His instrument had strings; no it wasn’t a horn.

When he held his Fender, he felt like a king;

It was his crown; his Hope Diamond ring.

He played it for years, not reading a note;

He played country classics, and some stuff he wrote.

It was brought to gatherings of family and friends;

He played what he loved, never following trends.

So, when we hear that music, no matter where we are,

We always feel the love, for that man and his guitar.

When he was called to Heaven, to meet his wondrous master,

I’m sure he’d have flown higher, if he’d had his Telecaster.

In Loving Memory of Joe Dries 6/3/22––11/2/95

The daughters didn’t expect to hear another word about the beloved instrument. It was gone. But, because of the notes they’d left, the new owner’s daughter, Elizabeth, contacted them by e-mail. She said, “The words y’all wrote about your father mean a lot to me because I feel the same way about my dad and his guitars.”

Marcia, the hold-out on selling, responded, “Thanks for contacting me. I was hoping the guitar went to someone who looks at it as a treasure and not just an investment. I would love to stay in contact with you.”

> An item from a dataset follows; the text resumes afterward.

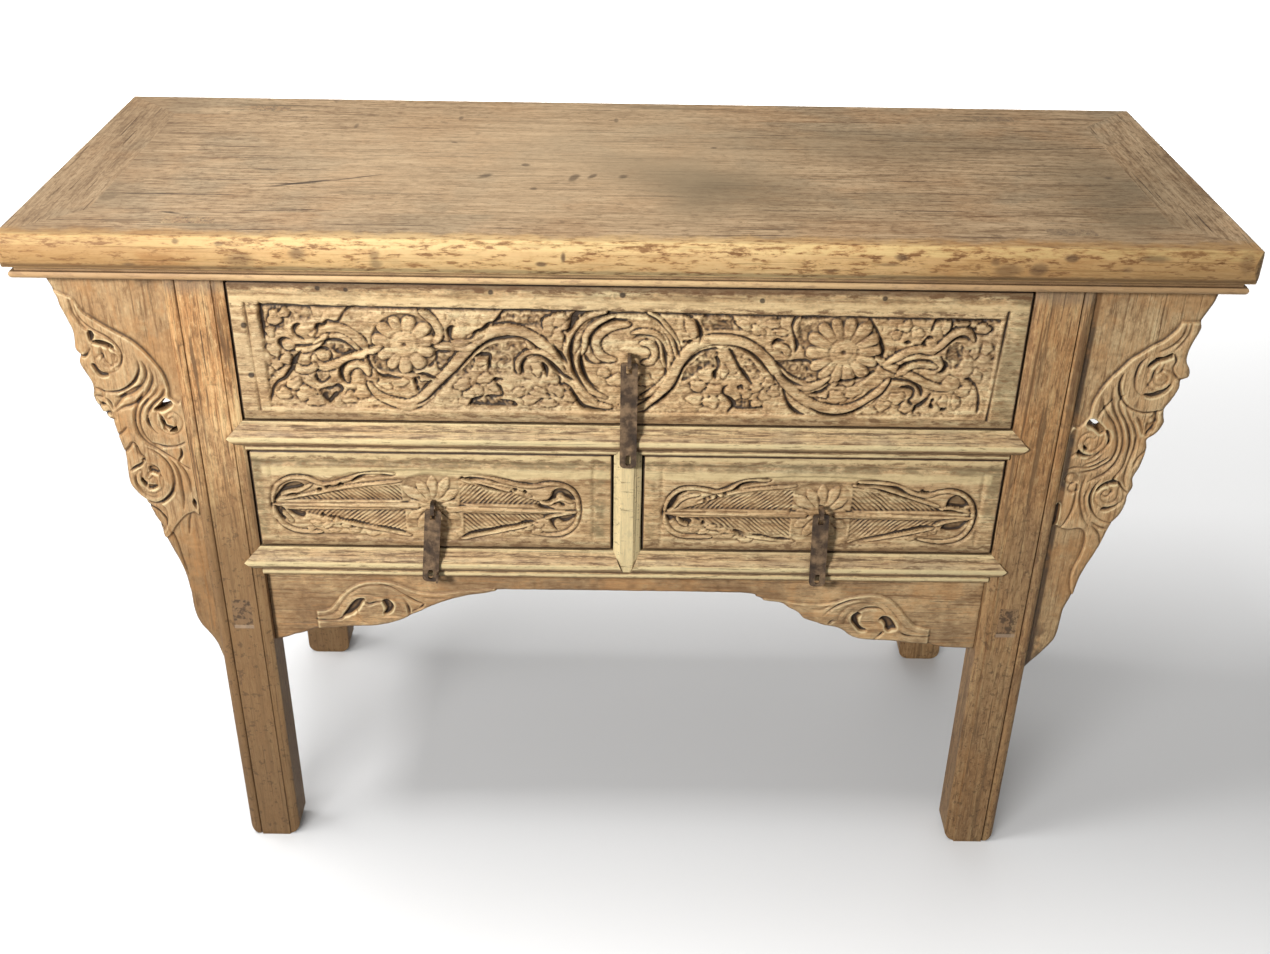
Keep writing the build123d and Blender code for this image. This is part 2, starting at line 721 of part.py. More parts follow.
def staple(x, z):
    """Split pin of flat iron: a round loop in front, two prongs through the drawer front, clinched inside."""
    y = strap_middle_y
    half_t = loop_thickness / 2
    flare = 3.0
    bend = 2.5
    reach = loop_radius + flare
    flare_y = (reach ** 2 - (prong_spread + flare) ** 2) ** 0.5
    meet_y = loop_radius / reach * flare_y
    meet_z = loop_radius / reach * (prong_spread + flare)
    end = drawer_front_back + half_t
    corner = z + prong_spread + bend
    turn = bend * 0.5 ** 0.5
    half = [
        Line((end, corner + clinch_length), (end, corner)),
        ThreePointArc((end, corner), (end - bend + turn, corner - turn), (end - bend, z + prong_spread)),
        Line((end - bend, z + prong_spread), (y + flare_y, z + prong_spread)),
        RadiusArc((y + flare_y, z + prong_spread), (y + meet_y, z + meet_z), flare),
    ]
    loop = ThreePointArc((y + meet_y, z + meet_z), (y - loop_radius, z), (y + meet_y, z - meet_z))
    other = [mirror(edge, about=Plane.XZ.offset(-z)) for edge in half]
    strip = trace(Curve() + half + [loop] + other, loop_thickness)
    pin = along(strip, x - loop_width / 2, x + loop_width / 2)
    rise = prong_spread + half_t
    hole = block(x - loop_width / 2, x + loop_width / 2, drawer_face - 1, drawer_front_back + 1, z - rise, z + rise)
    rise = prong_spread + bend + 0.5
    relief = block(x - loop_width / 2, x + loop_width / 2, drawer_front_back - 2, drawer_front_back + 1,
                   z - rise, z + rise)
    return pin, hole + relief


def strap(x, z, length, lean, lug):
    """Flat iron bar that hangs on the staple, with a long slot at each end."""
    head = z - loop_radius + loop_thickness / 2 + strap_play + slot_land
    slot_z = head - slot_land - slot_height / 2
    low_slot_z = head - length + low_slot_land + slot_height * 0.65
    plate = Pos(0, head - length / 2) * RectangleRounded(strap_width, length, strap_end_radius)
    plate = plate + Pos(0, head - length / 4) * RectangleRounded(strap_width, length / 2, 3.0)
    plate = plate - Pos(0, slot_z) * RectangleRounded(slot_width, slot_height, slot_corner)
    plate = plate - Pos(0, low_slot_z) * Rotation(0, 0, 90) * SlotOverall(slot_height * 1.3, slot_width)
    y0 = strap_middle_y - strap_thickness / 2
    body = across(plate, y0, y0 + strap_thickness)
    if lug:
        corner = head - length + lug_height / 2 + 1.0
        body = body + block(strap_width / 2 - 2.5, strap_width / 2, y0 - 4.0, y0, corner - lug_height / 2,
                            corner + lug_height / 2)
    pivot = Pos(0, 0, z - loop_radius)
    body = pivot * Rotation(0, lean, 0) * pivot.inverse() * body
    return Pos(x, 0, 0) * body


def drawer(word, x0, x1, z0, z1, field_cut, relief, loop_z, strap_length, lean, lug=False):
    """Five boards joined by dovetails and grooves, with its staple and strap."""
    floor = z0 - drawer_gap + running_gap
    side_top = z1 - side_head_gap
    front = rounded_front(x0, x1, z0, z1) - field_cut
    if relief is not None:
        front = front + relief
    board_z = floor + bottom_rise
    left_x = x0 + side_setin
    right_x = x1 - side_setin
    sides = {}
    for name, (a, b) in {"left": (left_x, left_x + side_thickness),
                         "right": (right_x - side_thickness, right_x)}.items():
        side = block(a, b, drawer_front_back, drawer_end, floor, side_top)
        pitch = (side_top - floor) / dovetail_count
        for k in range(dovetail_count):
            side = side + dovetail(a, b, floor + pitch * (k + 0.5), pitch * 0.62)
        sides[name] = side
    bottom = block(left_x + side_thickness - housing_depth, right_x - side_thickness + housing_depth,
                   drawer_front_back - housing_depth, drawer_end - 4, board_z, board_z + bottom_thickness)
    back = block(left_x + side_thickness - housing_depth, right_x - side_thickness + housing_depth,
                 drawer_end - 8 - back_thickness, drawer_end - 8, board_z + bottom_thickness, side_top - 4)
    loop, hole = staple((x0 + x1) / 2, loop_z)
    front = front - sides["left"] - sides["right"] - bottom - hole
    keep(word + "_front", front)
    for name, side in sides.items():
        keep("%s_side_%s" % (word, name), side - bottom - back)
    keep(word + "_back", back)
    keep(word + "_bottom", bottom)
    keep(word + "_staple", loop)
    keep(word + "_pull", strap((x0 + x1) / 2, loop_z, strap_length, lean, lug))


def top_front_forms(x0, x1, z0, z1):
    """Sunken field of the upper front, scored lines at its ends, and the main carved forms in the field."""
    fx0, fx1 = x0 + top_field_side, x1 - top_field_side
    fz0, fz1 = z0 + top_field_foot, z1 - top_field_head
    half, rise = (fx1 - fx0) / 2, fz1 - fz0
    cut = block(fx0, fx1, drawer_face - 1, drawer_face + field_depth, fz0, fz1)
    for x in (x0 + end_line, x1 - end_line):
        cut = cut + block(x - line_width / 2, x + line_width / 2, drawer_face - 1, drawer_face + line_depth,
                          fz0, z1 - 0.75 * top_field_head)
    ground = drawer_face + field_depth
    roundel = Pos(0, fz0 + rise * 0.57) * Circle(rise * 0.42)
    relief = across(roundel, ground - roundel_relief, ground)
    for side in (-1, 1):
        relief = relief + across(flower_outline(side * half * 0.60, fz0 + rise * 0.665, rise * 0.28),
                                 ground - roundel_relief, ground)
        relief = relief + across(vine_outline(side, half, fz0, rise), ground - vine_relief, ground)
    field = block(fx0, fx1, drawer_face, ground, fz0, fz1)
    return cut, relief & field


def flower_outline(x, z, reach, petals=10):
    """A round flower: a ring of petals about a disc."""
    petal = reach * sin(radians(180 / petals)) * 0.9
    centre = reach - petal
    shape = Pos(x, z) * RegularPolygon(centre, petals)
    for k in range(petals):
        a = radians(360 / petals * k)
        shape = shape + Pos(x + centre * cos(a), z + centre * sin(a)) * Circle(petal)
    return shape


def vine_outline(side, half, foot, rise):
    """The stem that waves from the flower down and up again to the roundel."""
    def at(u, v):
        return side * half * u, foot + rise * v

    line = Curve() + [
        ThreePointArc(at(0.74, 0.45), at(0.69, 0.27), at(0.60, 0.22)),
        ThreePointArc(at(0.60, 0.22), at(0.50, 0.30), at(0.44, 0.50)),
        ThreePointArc(at(0.44, 0.50), at(0.36, 0.72), at(0.27, 0.74)),
        ThreePointArc(at(0.27, 0.74), at(0.19, 0.62), at(0.13, 0.40)),
    ]
    return trace(line, rise * 0.07)


def low_front_forms(x0, x1, z0, z1):
    """Sunken cartouche of a lower front and the long pointed leaf in it."""
    mid = (x0 + x1) / 2
    middle_z = low_loop_height - 3.0 * loop_lift
    half, rise = (x1 - x0) * 0.414, (z1 - z0) * 0.357

    def at(u, v):
        return mid + half * u, middle_z + rise * v

    edges = []
    for a, b in ((-1, 1), (1, -1)):
        edges.append(ThreePointArc(at(a, 0), at(a * 0.85, b * 0.65), at(a * 0.56, b * 0.74)))
        edges.append(ThreePointArc(at(a * 0.56, b * 0.74), at(0, b), at(-a * 0.56, b * 0.74)))
        edges.append(ThreePointArc(at(-a * 0.56, b * 0.74), at(-a * 0.85, b * 0.65), at(-a, 0)))
    ground = drawer_face + low_field_depth
    cut = across(outline(*edges), drawer_face - 1, ground)
    leaf = points(at(-0.95, 0), at(-0.15, 0.67), at(0.15, 0.67), at(0.95, 0), at(0.15, -0.67), at(-0.15, -0.67))
    relief = across(leaf, ground - leaf_relief, ground)
    return cut, relief


def build_drawers():
    x = leg_inner - drawer_gap
    z0 = mid_rail_top + drawer_gap
    z1 = top_underside - top_drawer_head_gap
    cut, relief = top_front_forms(-x, x, z0, z1)
    drawer("drawer_top", -x, x, z0, z1, cut, relief, top_loop_height, top_strap_length, 0.0)
    z0 = low_rail_top + drawer_gap
    z1 = mid_rail_bottom - low_drawer_head_gap
    inner = muntin_half + drawer_gap
    cut, relief = low_front_forms(-x, -inner, z0, z1)
    drawer("drawer_left", -x, -inner, z0, z1, cut, relief, low_loop_height, low_strap_length, left_strap_lean, True)
    cut, relief = low_front_forms(inner, x, z0, z1)
    drawer("drawer_right", inner, x, z0, z1, cut, relief, low_loop_height, low_strap_length, right_strap_lean)


# ---------------------------------------------------------------- build and write
build_top()
build_frame()
build_wings()
build_runners()
build_drawers()

for name, shape in pieces.items():
    export_step(shape, "parts/%s.step" % name)
print(len(pieces), "pieces")
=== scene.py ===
"""Chinese altar table: carved and weathered wood, rusted strap pulls, pale studio.

Metres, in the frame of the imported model: X along the table, the front faces -Y, Z up from the floor.
Carved pieces are drawn in millimetres on the X-Z plane and cut as relief on a fine grid.
"""
import json
import math

import bmesh
import bpy
import numpy as np
from mathutils import Matrix, Vector


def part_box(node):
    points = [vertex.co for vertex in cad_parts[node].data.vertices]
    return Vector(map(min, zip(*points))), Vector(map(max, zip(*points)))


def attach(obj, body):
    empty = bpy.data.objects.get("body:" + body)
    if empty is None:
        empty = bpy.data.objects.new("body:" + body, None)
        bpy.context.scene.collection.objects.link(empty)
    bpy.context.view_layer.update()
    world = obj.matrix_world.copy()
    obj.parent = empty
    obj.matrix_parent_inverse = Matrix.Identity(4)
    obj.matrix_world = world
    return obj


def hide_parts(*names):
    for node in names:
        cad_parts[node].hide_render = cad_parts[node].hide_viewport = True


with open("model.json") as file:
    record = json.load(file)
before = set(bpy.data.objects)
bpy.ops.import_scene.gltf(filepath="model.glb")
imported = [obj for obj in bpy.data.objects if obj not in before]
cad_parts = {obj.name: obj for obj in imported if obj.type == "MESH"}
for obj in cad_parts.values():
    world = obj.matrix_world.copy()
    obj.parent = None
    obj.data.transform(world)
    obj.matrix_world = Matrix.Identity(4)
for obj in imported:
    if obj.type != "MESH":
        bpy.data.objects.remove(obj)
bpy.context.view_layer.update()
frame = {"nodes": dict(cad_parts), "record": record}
nodes = frame["nodes"]
MM = 0.001


bodies = frame["record"]["behaviour"]["bodies"]
body_of_node = {node: body for body, names in bodies.items() for node in names}


# ------------------------------------------------------------------ shader expressions
def rgba(tone):
    """Linear colour with full alpha, from the 0-255 red, green and blue of a colour chart."""
    linear = [((v / 255 + 0.055) / 1.055) ** 2.4 if v > 10 else v / 255 / 12.92 for v in tone]
    return (*linear, 1.0)


class Socket:
    """An output socket that works in arithmetic: each operator adds one Math node."""

    def __init__(self, tree, out):
        self.tree = tree
        self.out = out

    def math(self, operation, first, second=None, clamp=False):
        values = {0: first} if second is None else {0: first, 1: second}
        return self.tree.node("ShaderNodeMath", {"operation": operation, "use_clamp": clamp}, values)

    def __add__(self, other):
        return self.math("ADD", self, other)

    __radd__ = __add__

    def __sub__(self, other):
        return self.math("SUBTRACT", self, other)

    def __rsub__(self, other):
        return self.math("SUBTRACT", other, self)

    def __mul__(self, other):
        return self.math("MULTIPLY", self, other)

    __rmul__ = __mul__

    def clamp(self):
        return self.math("ADD", self, 0.0, clamp=True)

    def sine(self):
        return self.math("SINE", self)

    def size(self):
        return self.math("ABSOLUTE", self)

    def at_least(self, other):
        return self.math("MAXIMUM", self, other)

    def step(self, low, high):
        """0 below low, 1 above high, smooth between; low may be the larger one."""
        settings = {"interpolation_type": "SMOOTHSTEP", "clamp": True}
        values = {"Value": self, "From Min": low, "From Max": high}
        return self.tree.node("ShaderNodeMapRange", settings, values)


class Tree:
    """The nodes of a material or a world, added one expression at a time."""

    def __init__(self, owner, shader="Principled BSDF"):
        owner.use_nodes = True
        self.owner = owner
        self.nodes = owner.node_tree.nodes
        self.links = owner.node_tree.links
        self.shader = self.nodes[shader]

    def node(self, kind, settings=None, values=None, output=0):
        """Add one node: its settings first, then the values or links of its sockets."""
        made = self.nodes.new(kind)
        for key, setting in (settings or {}).items():
            if key == "stops":
                self.set_stops(made.color_ramp, setting)
            else:
                setattr(made, key, setting)
        for key, value in (values or {}).items():
            self.put(made.inputs[key], value)
        return Socket(self, made.outputs[output])

    def put(self, socket, value):
        """Link another node to a socket, or set the socket's own value."""
        if isinstance(value, Socket):
            self.links.new(value.out, socket)
        else:
            socket.default_value = value

    def set_stops(self, ramp, stops):
        while len(ramp.elements) > 1:
            ramp.elements.remove(ramp.elements[-1])
        for index, (position, tone) in enumerate(stops):
            element = ramp.elements[0] if index == 0 else ramp.elements.new(position)
            element.position = position
            element.color = rgba(tone)

    def part(self, vector, axis):
        """The x, y or z of a vector."""
        return self.node("ShaderNodeSeparateXYZ", None, {0: vector}, output="xyz".index(axis))

    def noise(self, where, scale, detail=4.0, roughness=0.55, distortion=0.0):
        values = {"Vector": where, "Scale": scale, "Detail": detail, "Roughness": roughness,
                  "Distortion": distortion}
        return self.node("ShaderNodeTexNoise", None, values)

    def stretch(self, where, scale):
        return self.node("ShaderNodeVectorMath", {"operation": "MULTIPLY"}, {0: where, 1: scale})

    def shift(self, where, amount):
        return self.node("ShaderNodeVectorMath", {"operation": "ADD"}, {0: where, 1: amount})

    def paint(self, face, share, tone):
        """Lay a tone of the colour chart over the colour so far, where share is above 0."""
        settings = {"data_type": "RGBA", "clamp_factor": True}
        return self.node("ShaderNodeMix", settings, {0: share, 6: face, 7: rgba(tone)}, output=2)

    def finish(self, face, roughness, height, depth):
        """Wire colour, roughness and surface height (depth in metres) to the shader."""
        values = {"Strength": 0.6, "Distance": depth, "Height": height}
        self.put(self.shader.inputs["Base Color"], face)
        self.put(self.shader.inputs["Roughness"], roughness)
        self.put(self.shader.inputs["Normal"], self.node("ShaderNodeBump", None, values))
        return self.owner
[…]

Her sister, Theresa, wrote, “We hoped Dad’s guitar would land in the hands of someone who would appreciate it as much as we loved hearing Dad play it.”

Elizabeth responded, “My dad does invest in guitars, but he sees each one as a treasure and doesn’t plan to sell them. He’d like to open a Fender Museum, and tell each guitar’s story the best we can. I love the way Ol’ Joe is worn––it seems to have a good history. We will love and treasure this beautiful guitar. It means more now that we know it was cherished by your father. We have already had plenty of careful fun with Ol’ Joe.”

Marcia said later, “There will always be a sad spot in my heart to have to sell it, but maybe someday I’ll get to see it again and hear it played.”